SHORT PROBLEM | Everything from the line containing "add('inlet_fitting', inletFitting(), BRASS);" down to the line containing "import math" is to be returned exactly; include both boundary lines and leave out all others.

◇ ◇ ◇

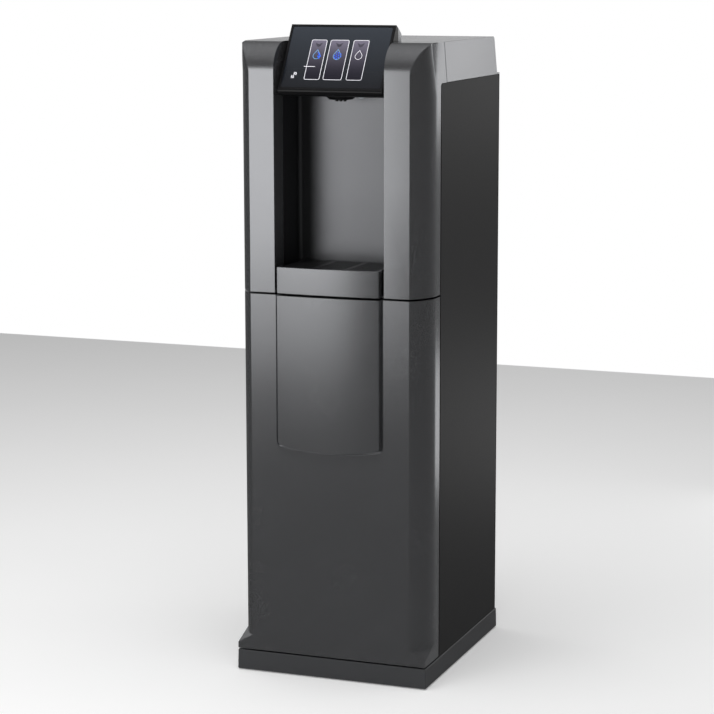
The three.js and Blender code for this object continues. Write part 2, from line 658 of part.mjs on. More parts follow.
function condenser() {
  const left = FAN.x - FAN.half;
  const right = FAN.x + FAN.half;
  const low = FAN.z - FAN.half;
  const high = FAN.z + FAN.half;
  const rows = [-50, 0, 50].map((rise) => FAN.z + rise);
  const fins = [];
  for (let i = 0; i <= 8; i += 1) {
    const x = left + i * ((right - left) / 8);
    fins.push(box(x - 1, x + 1, 342, 372, low, high));
  }
  const tubes = rows.map((z) => box(left - 4, right + 4, 352, 361, z - 4.5, z + 4.5));
  return join(fins[0], ...fins.slice(1), ...tubes);
}

function fanShroud() {
  const { x, z, front: y0, back: y1, half, hole, hub } = FAN;
  const frame = cut(box(x - half, x + half, y0, y1, z - half, z + half), bar(hole, x, z, y0 - 1, y1 + 1, 36));
  const strut = (turn) => {
    const arm = new THREE.BoxGeometry(hole + 4, 3, 8).translate((hole + 4) / 2, 0, 0).rotateY(turn);
    return solidOf(arm.translate(x, y1 - 1.5, z));
  };
  const struts = [0, 1, 2].map((i) => strut(Math.PI / 2 + (i * 2 * Math.PI) / 3));
  return join(frame, ...struts, bar(hub, x, z, y1 - 3, y1, 24));
}

function fanRotor() {
  const { x, z, front: y0, back: y1, blade, hub, blades: count } = FAN;
  const rotorBack = y1 - 3.6;
  const middle = (y0 + rotorBack) / 2;
  const blades = [];
  const pitch = 0.32;
  for (let i = 0; i < count; i += 1) {
    const vane = new THREE.BoxGeometry(blade - hub + 3, 1.6, 30)
      .rotateX(pitch)
      .translate((blade + hub - 3) / 2 - 1, 0, 0)
      .rotateY((i * 2 * Math.PI) / count);
    blades.push(solidOf(vane.translate(x, middle, z)));
  }
  const core = turnedAlongY([
    [0, y0 + 1], [hub - 2, y0 + 1], [hub, y0 + 3], [hub, rotorBack], [0, rotorBack],
  ], x, z, 24);
  return join(core, ...blades);
}

function wasteTank() {
  const { left, right, front: y0, back: y1, bottom, top, wall } = WASTE;
  const chamfer = 10;
  const ring = (inset) => [
    [left + chamfer, y0 + inset], [right - chamfer, y0 + inset], [right - inset, y0 + chamfer],
    [right - inset, y1 - chamfer], [right - chamfer, y1 - inset], [left + chamfer, y1 - inset],
    [left + inset, y1 - chamfer], [left + inset, y0 + chamfer],
  ];
  const tank = cut(plan(ring(0), bottom, top), plan(ring(wall), bottom + wall, top + 1));
  const guideBar = box(FLOAT.x - 8, FLOAT.x + 8, y0 + 1, y1 - 1, top - 4, top);
  return cut(join(tank, guideBar), post(3, FLOAT.x, FLOAT.y, top - 6, top + 2, 12));
}

const wasteFloat = () => turned([
  [0, FLOAT.bottom], [FLOAT.radius - 2, FLOAT.bottom], [FLOAT.radius, FLOAT.bottom + 2],
  [FLOAT.radius, FLOAT.top], [2.5, FLOAT.top], [2.5, WASTE.top + GAP], [6, WASTE.top + GAP],
  [6, WASTE.top + 4], [0, WASTE.top + 4],
], FLOAT.x, FLOAT.y, 20);

function filterHead() {
  const { x, y, top, neck } = FILTER;
  const block = box(x - 32, x + 32, y - 32, y + 32, top + GAP, top + 34);
  const bracket = box(-HALF + SHEET + GAP, x - 30, y - 20, y + 20, top + 22, top + 34);
  const socket = post(neck + GAP, x, y, top - 1, top + 16, 20);
  return cut(join(block, bracket), socket);
}

const filterCartridge = () => {
  const { x, y, radius, bottom, top, neck } = FILTER;
  return turned([
    [0, bottom], [radius - 8, bottom], [radius, bottom + 8], [radius, top - 14], [radius - 10, top],
    [neck, top], [neck, top + 14], [0, top + 14],
  ], x, y, 24);
};

function gasCylinder() {
  const { x, y, radius, bottom, shoulder, neck } = CYLINDER;
  return turned([
    [0, bottom], [radius - 6, bottom], [radius, bottom + 6], [radius, shoulder], [radius - 6, shoulder + 14],
    [22, shoulder + 26], [14, shoulder + 30], [14, neck], [0, neck],
  ], x, y, 24);
}

function cylinderStrap() {
  const { x, y, radius } = CYLINDER;
  const ring = cut(post(radius + 3.4, x, y, 262, 286, 32), post(radius + 0.4, x, y, 260, 288, 32));
  const tab = box(x + radius + 1, HALF - SHEET - GAP, y - 14, y + 14, 262, 286);
  return join(ring, tab);
}

function gasValve() {
  const { x, y, neck } = CYLINDER;
  const low = neck + GAP;
  const high = low + VALVE.height;
  const body = turned([[0, low], [14, low], [14, low + 16], [11, low + 18], [11, high], [0, high]], x, y, 20);
  const outlet = turnedAlongX([[0, x - VALVE.reach], [7, x - VALVE.reach], [7, x], [0, x]], y, OUTLET_Z, 16);
  return join(body, outlet);
}

function handwheel() {
  const { x, y, neck } = CYLINDER;
  const low = neck + VALVE.height + 1;
  const rim = cut(post(20, x, y, low + 4, low + 14, 24), post(15, x, y, low + 3, low + 15, 24));
  const acrossSpoke = box(x - 17, x + 17, y - 3, y + 3, low + 5, low + 13);
  const rearSpoke = box(x - 3, x + 3, y - 17, y + 17, low + 5, low + 13);
  return join(rim, acrossSpoke, rearSpoke, post(6, x, y, low, low + 14, 16));
}

function regulatorBody() {
  const { y } = CYLINDER;
  const right = REGULATOR.right;
  const left = right - REGULATOR.length;
  const body = turnedAlongX([
    [0, left], [17, left], [17, right - 10], [10, right - 4], [10, right], [0, right],
  ], y, OUTLET_Z, 24);
  const gaugeStem = bar(5, REGULATOR.middle, OUTLET_Z, y - REGULATOR.stem, y - 10, 12);
  const outlet = post(5, REGULATOR.middle, y, OUTLET_Z + 10, OUTLET_Z + 26, 12);
  return join(body, gaugeStem, outlet);
}

function regulatorKnob() {
  const right = REGULATOR.right - REGULATOR.length - GAP;
  const left = right - 24;
  return turnedAlongX([
    [0, left], [11, left], [13, left + 2], [13, right - 3], [11, right - 1], [5, right - 1],
    [5, right], [0, right],
  ], CYLINDER.y, OUTLET_Z, 12);
}

function pressureGauge() {
  const back = CYLINDER.y - REGULATOR.stem - GAP;
  return turnedAlongY([
    [0, back - 14], [20, back - 14], [20, back - 2], [17, back], [0, back],
  ], REGULATOR.middle, OUTLET_Z, 24);
}

// ---------------------------------------------------------------- rear services and lines
function inletFitting() {
  const profile = [
    [0, 366], [6, 366], [6, 378], [15, 378], [15, REAR.front - GAP], [10.5, REAR.front - GAP], [10.5, 395.6],
    [7, 395.6], [7, 380], [0, 380],
  ];
  return turnedAlongY(profile, INLET.x, INLET.z, 24);
}

// One moulding holds the mains socket and, above it, the switch's well.
function mainsInlet() {
  const { x, z, halfWidth, front: y0, face } = MAINS;
  const flange = box(x - halfWidth, x + halfWidth, REAR.back + GAP, face, z - 16, SWITCH.z + 18);
  const body = box(x - 20, x + 20, y0, face, z - 11, z + 11);
  const socket = box(x - 12, x + 12, face - 17, face + 1, z - 8, z + 8);
  const pins = [[-7, -2], [0, 2], [7, -2]].map(([dx, dz]) => (
    box(x + dx - 1, x + dx + 1, face - 18, face - 6.5, z + dz - 2, z + dz + 2)
  ));
  const switchBody = box(x - 10, x + 10, SWITCH.front, face, SWITCH.z - 14, SWITCH.z + 14);
  const well = box(x - 7, x + 7, SWITCH.front + 6, face + 1, SWITCH.z - 11.5, SWITCH.z + 11.5);
  return join(cut(join(flange, body, switchBody), socket, well), ...pins);
}

// The rocker's two faces meet in a shallow V. At rest it is tipped so that the lower one lies flush.
function rocker() {
  const { x, z, pivotY, tip } = SWITCH;
  const outline = [[-5, -3], [3, -9.8], [7.2, -9.8], [5.8, 0], [7.2, 9.8], [3, 9.8], [-5, 3]];
  const cosTip = Math.cos(tip);
  const sinTip = Math.sin(tip);
  const tipped = outline.map(([a, b]) => [pivotY + a * cosTip + b * sinTip, z - a * sinTip + b * cosTip]);
  return side(tipped, x - 6.6, x + 6.6);
}

const inletLine = () => pipe([
  [INLET.x, 365.4, INLET.z], [INLET.x, 350, INLET.z], [INLET.x, 330, INLET.z + 14], [-128, 300, 340],
  [-122, 250, 470], [-116, 230, 580], [FILTER.x, 205, 604], [FILTER.x, FILTER.y + 32.4, 606],
], 4, 24);

const gasLine = () => pipe([
  [REGULATOR.middle, CYLINDER.y, CYLINDER.neck + 45], [CYLINDER.x - 42, CYLINDER.y, 500],
  [CYLINDER.x - 20, CYLINDER.y + 8, 560], [CARBONATOR.x, CARBONATOR.y - 6, 600],
  [CARBONATOR.x, CARBONATOR.y, 625], [CARBONATOR.x, CARBONATOR.y, CARBONATOR.bottom - GAP],
], 3.5, 20);

const refrigerantLine = () => pipe([
  [66, 275, 200], [62, 270, 225], [20, 262, 330], [-28, 290, 480], [LINE_DOWN.x, LINE_DOWN.y, 600],
  [LINE_DOWN.x, LINE_DOWN.y, COLD.bottom - GAP],
], 3.5, 24);

// The hose starts as a small cup under the tray's drain hole.
function drainHose() {
  const { x, y } = DRAIN;
  const cup = turned([
    [0, 636], [4, 636], [5.6, 644], [5.6, 654.7], [4.6, 654.7], [4.6, 646], [0, 646],
  ], x, y, 16);
  const hose = pipe([
    [x, y, 637], [x, 104, 560], [-6, 128, 460], [-20, 150, 380], [-30, 160, 310], [-30, 160, 285],
  ], 4, 20);
  return join(cup, hose);
}

// ---------------------------------------------------------------- assembly
const cabinet = new THREE.Group();
cabinet.position.y = -CENTRE_Y;

function add(name, solid, finish) {
  const mesh = new THREE.Mesh(geometryOf(solid), new THREE.MeshStandardMaterial(finish));
  mesh.name = name;
  cabinet.add(mesh);
}

add('plinth', plinth(), PLINTH_GREY);
for (const place of footPlaces()) {
  add(place.name, foot(place), RUBBER);
}
add('floor_pan', floorPan(), ZINC);
add('side_panel_left', sidePanel(-1), PANEL_DARK);
add('side_panel_right', sidePanel(1), PANEL_DARK);
add('rear_panel', rearPanel(), PANEL_DARK);
add('top_cover', topCover(), ANTHRACITE);
add('front_fascia', frontFascia(), ANTHRACITE);
add('alcove_liner', alcoveLiner(), ALCOVE_GREY);

add('head_bezel', headBezel(), BLACK);
add('touch_glass', touchGlass(), GLASS_BLACK);
add('display_board', displayBoard(), BOARD_GREEN);
add('head_rear_cover', headRearCover(), BLACK);
add('head_base', headBase(), BLACK);
add('nozzle', nozzle(), BLACK);
add('nozzle_light_lens', lightLens(), CLEAR);

add('drip_tray_front', trayFront(), ANTHRACITE);
add('drip_tray_basin', trayBasin(), BLACK);
add('drip_grille', dripGrille(), BLACK);

add('door_shell', doorShell(), ANTHRACITE);
add('apron_panel', apronPanel(), ANTHRACITE);
add('door_liner', doorLiner(), WHITE_PLASTIC);
add('strike_plate', strikePlate(), ZINC);
add('magnet_catch', magnetCatch(), BLACK);
add('door_frame', doorFrame(), ZINC);
add('hinge_bracket_top', hingeBracket(651.8, 654.4, 643, 653), ZINC);
add('hinge_bracket_bottom', hingeBracket(36.3, 38.1, 37, 46), ZINC);

add('mid_shelf', midShelf(), ZINC);
add('cold_tank', coldTank(), FOAM);
add('cold_tank_lid', coldTankLid(), FOAM);
add('carbonator', carbonator(), STEEL);
add('valve_block', valveBlock(), WHITE_PLASTIC);
add('water_pump', waterPump(), ZINC);
add('control_box', controlBox(), WHITE_PLASTIC);
add('dispense_line', dispenseLine(), MILKY);

add('compressor', compressor(), BLACK);
add('condenser', condenser(), ALUMINIUM);
add('fan_shroud', fanShroud(), BLACK);
add('fan_rotor', fanRotor(), BLACK);
add('waste_tank', wasteTank(), MILKY);
add('waste_float', wasteFloat(), BLUE);
add('filter_head', filterHead(), BLUE);
add('filter_cartridge', filterCartridge(), WHITE_PLASTIC);
add('gas_cylinder', gasCylinder(), CYLINDER_GREY);
add('cylinder_strap', cylinderStrap(), RUBBER);
add('gas_valve', gasValve(), BRASS);
add('gas_handwheel', handwheel(), BLACK);
add('regulator_body', regulatorBody(), BRASS);
add('regulator_knob', regulatorKnob(), BLACK);
add('pressure_gauge', pressureGauge(), STEEL);

add('inlet_fitting', inletFitting(), BRASS);
add('mains_inlet', mainsInlet(), BLACK);
add('rocker_switch', rocker(), BLACK);
add('inlet_line', inletLine(), BLUE);
add('gas_line', gasLine(), RUBBER);
add('refrigerant_line', refrigerantLine(), COPPER);
add('drain_hose', drainHose(), MILKY);

const dispenser = new THREE.Group();
dispenser.add(cabinet);

export default dispenser;
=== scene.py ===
"""A floor-standing water dispenser: satin moulded fronts, dark sheet sides, a glass touch head.

Pieces are drawn in millimetres, with y = 0 on the cabinet's front plane, and are put into the frame
in metres.
"""
import json
import math

import bmesh
import bpy
from mathutils import Matrix, Vector


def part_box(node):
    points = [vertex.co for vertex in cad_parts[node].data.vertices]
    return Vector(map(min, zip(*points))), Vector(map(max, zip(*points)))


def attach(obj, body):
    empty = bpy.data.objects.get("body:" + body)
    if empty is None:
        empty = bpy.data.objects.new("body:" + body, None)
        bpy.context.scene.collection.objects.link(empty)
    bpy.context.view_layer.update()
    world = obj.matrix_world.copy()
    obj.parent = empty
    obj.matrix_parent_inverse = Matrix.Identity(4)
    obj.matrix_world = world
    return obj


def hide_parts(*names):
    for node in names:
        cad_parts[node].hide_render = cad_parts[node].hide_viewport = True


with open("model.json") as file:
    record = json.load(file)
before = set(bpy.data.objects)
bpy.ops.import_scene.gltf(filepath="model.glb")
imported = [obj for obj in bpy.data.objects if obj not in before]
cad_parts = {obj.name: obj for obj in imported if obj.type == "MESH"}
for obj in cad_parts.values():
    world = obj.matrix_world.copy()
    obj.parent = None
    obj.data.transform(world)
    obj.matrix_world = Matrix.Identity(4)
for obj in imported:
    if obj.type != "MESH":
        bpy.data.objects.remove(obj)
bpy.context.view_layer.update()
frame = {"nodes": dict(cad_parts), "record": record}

MM = 0.001
FRONT_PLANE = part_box("plinth")[0].y
TO_FRAME = Matrix.Translation((0, FRONT_PLANE, 0)) @ Matrix.Scale(MM, 4)
TO_DRAWING = TO_FRAME.inverted()

BODY_OF = {node: body for body, members in frame["record"]["behaviour"]["bodies"].items()
           for node in members}
SLOT_OF = {part["node"]: part["material_slot"] for part in frame["record"]["subparts"]}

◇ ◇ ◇

RESULT OF THE EXERCISE |
add('inlet_fitting', inletFitting(), BRASS);
add('mains_inlet', mainsInlet(), BLACK);
add('rocker_switch', rocker(), BLACK);
add('inlet_line', inletLine(), BLUE);
add('gas_line', gasLine(), RUBBER);
add('refrigerant_line', refrigerantLine(), COPPER);
add('drain_hose', drainHose(), MILKY);

const dispenser = new THREE.Group();
dispenser.add(cabinet);

export default dispenser;
=== scene.py ===
"""A floor-standing water dispenser: satin moulded fronts, dark sheet sides, a glass touch head.

Pieces are drawn in millimetres, with y = 0 on the cabinet's front plane, and are put into the frame
in metres.
"""
import json
import math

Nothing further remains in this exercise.